• **What to do**
Everything from the line with "build_charger(finishes)" through the line with "from mathutils import Matrix, Vector" should be repeated exactly, both of those lines included, and nothing else.

━━━━━━━━━━━━━━━━━━━━

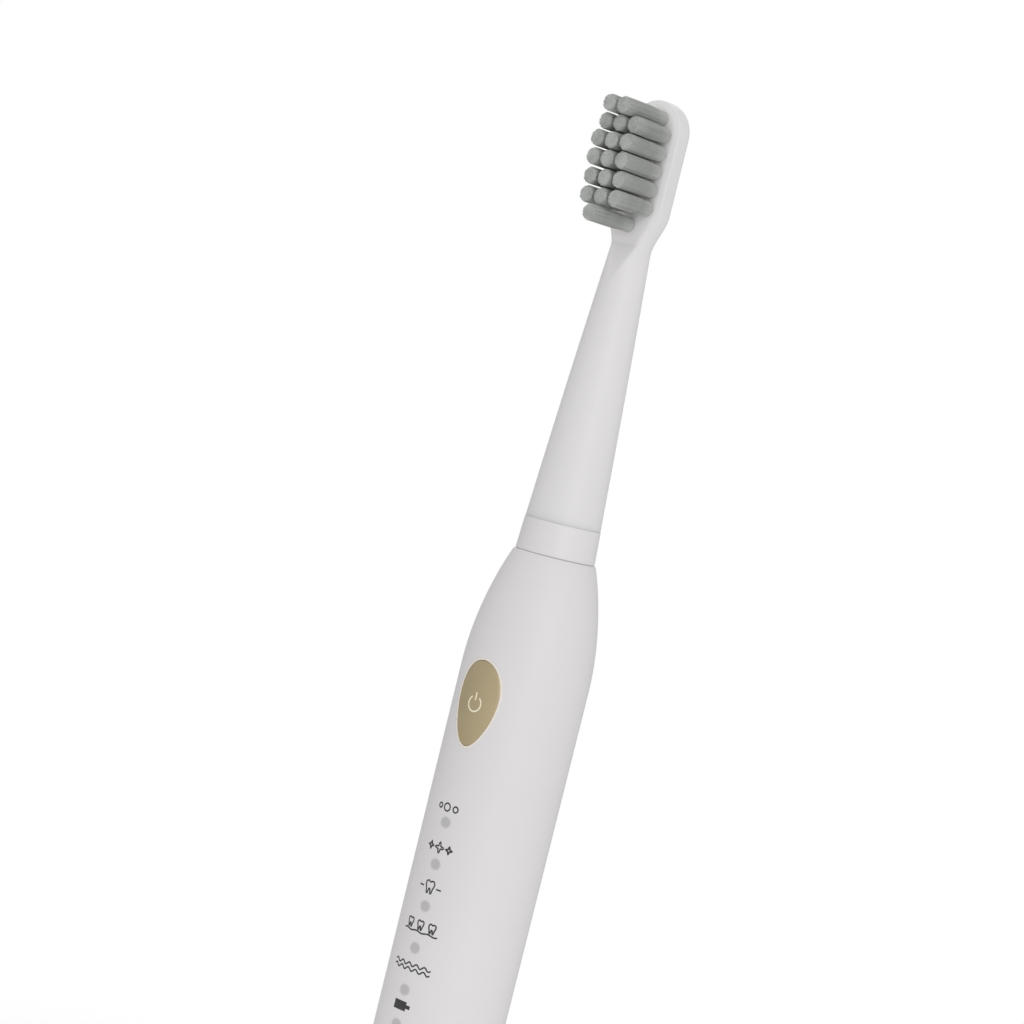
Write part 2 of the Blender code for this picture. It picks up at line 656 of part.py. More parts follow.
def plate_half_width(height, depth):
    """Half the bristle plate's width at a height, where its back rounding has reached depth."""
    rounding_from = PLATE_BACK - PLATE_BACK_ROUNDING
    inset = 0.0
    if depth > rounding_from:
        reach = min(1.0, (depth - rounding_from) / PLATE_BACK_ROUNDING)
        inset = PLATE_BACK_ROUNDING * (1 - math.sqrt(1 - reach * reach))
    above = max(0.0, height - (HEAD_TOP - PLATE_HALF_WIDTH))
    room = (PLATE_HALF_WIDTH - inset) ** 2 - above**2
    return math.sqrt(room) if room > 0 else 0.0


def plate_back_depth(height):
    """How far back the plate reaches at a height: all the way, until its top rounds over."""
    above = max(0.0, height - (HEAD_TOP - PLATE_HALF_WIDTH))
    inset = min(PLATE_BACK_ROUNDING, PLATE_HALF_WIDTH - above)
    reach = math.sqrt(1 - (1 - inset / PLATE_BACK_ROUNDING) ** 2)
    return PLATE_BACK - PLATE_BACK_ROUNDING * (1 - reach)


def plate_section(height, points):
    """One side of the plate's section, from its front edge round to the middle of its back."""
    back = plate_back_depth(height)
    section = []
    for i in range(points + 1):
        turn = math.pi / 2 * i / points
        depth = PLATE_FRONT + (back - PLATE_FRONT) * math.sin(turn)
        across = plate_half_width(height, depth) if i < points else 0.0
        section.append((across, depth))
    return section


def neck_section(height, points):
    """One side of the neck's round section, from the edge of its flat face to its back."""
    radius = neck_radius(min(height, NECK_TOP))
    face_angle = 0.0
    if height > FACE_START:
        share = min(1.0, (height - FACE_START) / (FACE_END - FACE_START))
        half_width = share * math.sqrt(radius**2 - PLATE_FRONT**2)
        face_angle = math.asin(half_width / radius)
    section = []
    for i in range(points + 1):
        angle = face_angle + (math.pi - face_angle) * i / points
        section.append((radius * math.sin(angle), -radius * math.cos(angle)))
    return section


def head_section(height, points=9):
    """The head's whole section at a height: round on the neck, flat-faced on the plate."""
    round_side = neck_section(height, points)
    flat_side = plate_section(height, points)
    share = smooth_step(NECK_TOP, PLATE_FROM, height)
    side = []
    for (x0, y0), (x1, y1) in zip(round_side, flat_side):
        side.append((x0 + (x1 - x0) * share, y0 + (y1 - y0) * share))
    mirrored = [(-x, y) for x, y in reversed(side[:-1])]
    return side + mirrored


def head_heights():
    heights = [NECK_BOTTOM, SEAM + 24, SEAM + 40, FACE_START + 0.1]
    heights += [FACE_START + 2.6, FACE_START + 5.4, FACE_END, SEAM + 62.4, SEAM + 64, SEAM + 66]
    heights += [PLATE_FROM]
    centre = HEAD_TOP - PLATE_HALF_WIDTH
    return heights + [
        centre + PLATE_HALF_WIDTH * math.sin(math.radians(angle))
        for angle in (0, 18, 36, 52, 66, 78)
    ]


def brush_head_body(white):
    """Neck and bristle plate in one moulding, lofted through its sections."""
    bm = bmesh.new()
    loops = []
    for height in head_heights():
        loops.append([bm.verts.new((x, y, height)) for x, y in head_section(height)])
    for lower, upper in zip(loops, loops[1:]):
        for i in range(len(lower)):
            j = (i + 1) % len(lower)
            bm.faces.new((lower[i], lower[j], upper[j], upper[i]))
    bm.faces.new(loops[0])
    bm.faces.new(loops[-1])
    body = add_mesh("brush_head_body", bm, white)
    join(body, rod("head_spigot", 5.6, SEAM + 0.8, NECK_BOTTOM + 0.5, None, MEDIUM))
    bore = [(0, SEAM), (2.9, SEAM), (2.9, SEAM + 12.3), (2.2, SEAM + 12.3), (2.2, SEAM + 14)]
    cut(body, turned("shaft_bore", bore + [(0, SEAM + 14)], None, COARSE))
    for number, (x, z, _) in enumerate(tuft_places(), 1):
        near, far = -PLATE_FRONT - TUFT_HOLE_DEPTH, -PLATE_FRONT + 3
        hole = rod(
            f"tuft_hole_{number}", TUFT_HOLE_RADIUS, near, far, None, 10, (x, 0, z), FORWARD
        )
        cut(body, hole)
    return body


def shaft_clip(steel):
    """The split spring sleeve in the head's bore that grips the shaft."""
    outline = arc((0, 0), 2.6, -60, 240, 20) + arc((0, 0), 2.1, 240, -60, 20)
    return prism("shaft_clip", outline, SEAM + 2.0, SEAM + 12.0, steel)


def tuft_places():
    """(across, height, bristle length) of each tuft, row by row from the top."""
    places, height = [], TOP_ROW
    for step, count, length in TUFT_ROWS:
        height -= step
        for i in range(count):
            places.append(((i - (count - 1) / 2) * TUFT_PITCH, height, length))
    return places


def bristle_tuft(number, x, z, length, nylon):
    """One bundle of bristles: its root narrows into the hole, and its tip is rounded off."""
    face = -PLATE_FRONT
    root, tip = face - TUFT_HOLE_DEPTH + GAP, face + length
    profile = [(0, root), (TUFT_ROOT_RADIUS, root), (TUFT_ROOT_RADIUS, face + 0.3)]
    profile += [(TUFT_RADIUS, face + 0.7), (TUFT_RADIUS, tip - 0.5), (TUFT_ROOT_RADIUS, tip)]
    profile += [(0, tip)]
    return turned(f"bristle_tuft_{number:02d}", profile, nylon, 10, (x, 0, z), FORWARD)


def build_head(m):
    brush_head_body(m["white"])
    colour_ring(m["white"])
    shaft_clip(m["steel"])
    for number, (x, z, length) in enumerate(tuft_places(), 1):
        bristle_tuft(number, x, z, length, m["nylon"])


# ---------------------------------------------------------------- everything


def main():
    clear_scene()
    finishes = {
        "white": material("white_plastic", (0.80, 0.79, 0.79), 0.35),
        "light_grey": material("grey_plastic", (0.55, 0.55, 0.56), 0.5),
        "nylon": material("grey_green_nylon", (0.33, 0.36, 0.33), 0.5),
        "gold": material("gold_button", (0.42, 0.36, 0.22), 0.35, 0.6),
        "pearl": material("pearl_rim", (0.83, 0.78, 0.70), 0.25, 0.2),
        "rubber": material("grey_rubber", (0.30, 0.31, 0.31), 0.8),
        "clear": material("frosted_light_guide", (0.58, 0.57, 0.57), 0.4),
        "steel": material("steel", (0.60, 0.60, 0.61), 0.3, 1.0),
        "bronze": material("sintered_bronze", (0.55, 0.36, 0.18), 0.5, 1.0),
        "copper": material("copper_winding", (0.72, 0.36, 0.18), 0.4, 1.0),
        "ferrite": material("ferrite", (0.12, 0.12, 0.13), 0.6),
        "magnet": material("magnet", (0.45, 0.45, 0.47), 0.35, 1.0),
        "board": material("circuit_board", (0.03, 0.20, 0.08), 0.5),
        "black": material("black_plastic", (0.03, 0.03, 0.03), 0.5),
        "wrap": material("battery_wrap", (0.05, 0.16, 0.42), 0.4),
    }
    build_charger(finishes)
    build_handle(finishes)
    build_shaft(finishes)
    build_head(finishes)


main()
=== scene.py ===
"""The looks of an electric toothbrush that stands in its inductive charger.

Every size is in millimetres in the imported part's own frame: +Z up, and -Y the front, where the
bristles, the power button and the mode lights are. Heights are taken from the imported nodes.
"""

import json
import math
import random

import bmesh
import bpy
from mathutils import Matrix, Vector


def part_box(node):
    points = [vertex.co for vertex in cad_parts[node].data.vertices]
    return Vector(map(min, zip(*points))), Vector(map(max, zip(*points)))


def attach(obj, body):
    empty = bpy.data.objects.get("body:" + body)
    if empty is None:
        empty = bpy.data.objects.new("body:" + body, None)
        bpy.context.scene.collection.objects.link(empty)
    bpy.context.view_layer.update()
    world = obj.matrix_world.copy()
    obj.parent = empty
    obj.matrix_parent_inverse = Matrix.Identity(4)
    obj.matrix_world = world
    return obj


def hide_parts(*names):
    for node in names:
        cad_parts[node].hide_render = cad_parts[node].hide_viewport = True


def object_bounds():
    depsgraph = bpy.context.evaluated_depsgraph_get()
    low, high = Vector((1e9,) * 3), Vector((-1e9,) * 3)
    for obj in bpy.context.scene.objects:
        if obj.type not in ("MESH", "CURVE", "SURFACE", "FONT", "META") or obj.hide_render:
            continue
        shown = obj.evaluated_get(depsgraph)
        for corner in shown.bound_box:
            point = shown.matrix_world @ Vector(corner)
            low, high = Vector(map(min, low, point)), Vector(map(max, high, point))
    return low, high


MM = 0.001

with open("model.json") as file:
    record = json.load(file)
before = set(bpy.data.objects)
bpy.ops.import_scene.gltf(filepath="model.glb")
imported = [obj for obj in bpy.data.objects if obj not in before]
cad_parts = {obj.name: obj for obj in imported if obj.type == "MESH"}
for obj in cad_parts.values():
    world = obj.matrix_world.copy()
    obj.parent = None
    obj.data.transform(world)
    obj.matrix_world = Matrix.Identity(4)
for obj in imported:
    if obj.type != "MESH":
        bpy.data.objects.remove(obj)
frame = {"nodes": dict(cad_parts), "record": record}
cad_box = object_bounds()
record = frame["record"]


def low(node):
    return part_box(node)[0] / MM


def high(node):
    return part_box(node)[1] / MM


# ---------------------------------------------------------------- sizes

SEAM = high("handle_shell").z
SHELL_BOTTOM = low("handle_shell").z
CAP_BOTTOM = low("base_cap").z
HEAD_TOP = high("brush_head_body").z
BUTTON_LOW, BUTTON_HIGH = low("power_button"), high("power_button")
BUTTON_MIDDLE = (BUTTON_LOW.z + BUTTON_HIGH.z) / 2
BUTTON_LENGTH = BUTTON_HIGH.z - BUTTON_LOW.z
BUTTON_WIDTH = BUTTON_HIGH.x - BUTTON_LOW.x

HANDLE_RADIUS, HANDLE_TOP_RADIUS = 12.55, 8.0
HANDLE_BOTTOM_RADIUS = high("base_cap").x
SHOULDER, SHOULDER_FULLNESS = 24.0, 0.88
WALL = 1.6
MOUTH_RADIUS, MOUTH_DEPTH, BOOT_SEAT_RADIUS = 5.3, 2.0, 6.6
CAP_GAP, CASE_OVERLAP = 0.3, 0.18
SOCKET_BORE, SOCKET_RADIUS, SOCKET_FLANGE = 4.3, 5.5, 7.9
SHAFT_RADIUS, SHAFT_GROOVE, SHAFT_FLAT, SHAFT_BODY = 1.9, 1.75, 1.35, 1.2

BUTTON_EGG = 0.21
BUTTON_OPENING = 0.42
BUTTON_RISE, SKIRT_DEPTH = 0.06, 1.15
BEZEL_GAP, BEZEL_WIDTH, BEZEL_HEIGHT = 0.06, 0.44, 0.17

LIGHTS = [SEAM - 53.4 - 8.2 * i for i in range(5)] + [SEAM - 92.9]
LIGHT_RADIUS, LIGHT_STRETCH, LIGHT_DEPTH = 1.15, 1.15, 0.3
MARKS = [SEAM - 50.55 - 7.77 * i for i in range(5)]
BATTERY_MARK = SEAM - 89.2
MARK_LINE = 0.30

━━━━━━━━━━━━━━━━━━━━

• **Answer to the exercise**
    build_charger(finishes)
    build_handle(finishes)
    build_shaft(finishes)
    build_head(finishes)


main()
=== scene.py ===
"""The looks of an electric toothbrush that stands in its inductive charger.

Every size is in millimetres in the imported part's own frame: +Z up, and -Y the front, where the
bristles, the power button and the mode lights are. Heights are taken from the imported nodes.
"""

import json
import math
import random

import bmesh
import bpy
from mathutils import Matrix, Vector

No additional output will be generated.